According to an indictment filed in the U.S. District Court for the District of Nebraska, George Liakos, who conducted a farming operation in Bayard on which he primarily grew beans, corn and sugar beets in addition to raising cattle, is accused of attempting to defraud Great Western Bank.

The indictment says Liakos, 62, and his wife entered into a loans and security agreement with Great Western Bank on or about June 2, 2017, for a revolving loan of credit for $8.5 million, a machinery and equipment loan for more than $1.8 million and a livestock loan for $850,000, for a total of more than $11.2 million. As part of the agreement, the couple granted the bank a security interest in assets and farm products as collateral for the loans.

On Nov. 26, 2018, they signed a forbearance agreement, involving the amounts due and payable from the June 2017 loan, with interest, and an additional revolving line of credit of $336,000.

According to the indictment, Liakos is accused of executing a scheme and artifice to defraud the bank beginning on or about April 20, 2017, and through on or about May 7, 2019. Liakos is accused of submitting a Borrowing Base Certificate from a third party financial institution that “materially overstated his commodity inventory and materially understated and failed to report loans and accounts payable.” The falsified borrowing base certificates were submitted monthly and Liakos is accused of providing false information to his accountant in preparation and submission of those certificates.
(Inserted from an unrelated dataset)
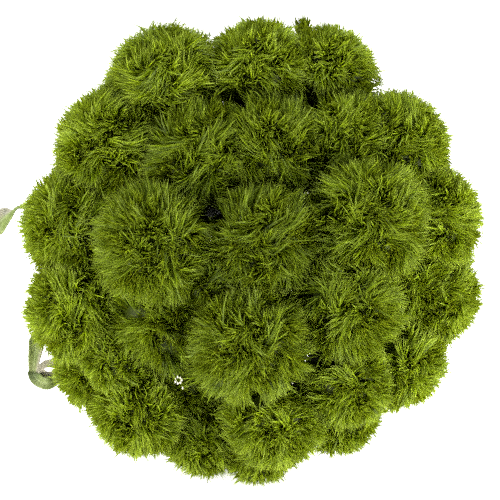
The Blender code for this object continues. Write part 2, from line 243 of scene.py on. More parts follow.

Liakos also allegedly made false statements, either personally or by phone, to bank officials about his current commodity and livestock inventory “in an effort to hide his current financial condition to Great Western Bank,” the indictment alleged. He is accused of using proceeds from commodity sales to pay third party lenders and accounts payable without the knowledge or consent of Great Western Bank in an effort to conceal the identity and nature of those third party loans. He is accused of making false statements on financial statements and documents.

According to the indictment, Great Western Bank suffered a loss of more than $7.6 million as a result of the alleged scheme to defraud.

Liakos is also charged with a fifth count of making a false statement in connection with a commodity loan applied for through the Farm Service Agency, “for the purpose of influencing action of the Commodity Credit Corporation (CCC), an agency and instrumentality within the USDA, for the purpose of obtaining money and property.

The maximum possible penalty on each bank fraud charge, if Liakos is convicted, is 30 years imprisonment, a $1 million fine, a five-year term of supervised release, and a $100 special assessment. On the false statement charge, Liakos faces a maximum possible penalty of five years imprisonment, a $250,000 fine, a three-year term of supervised release, and a $100 special assessment, if convicted.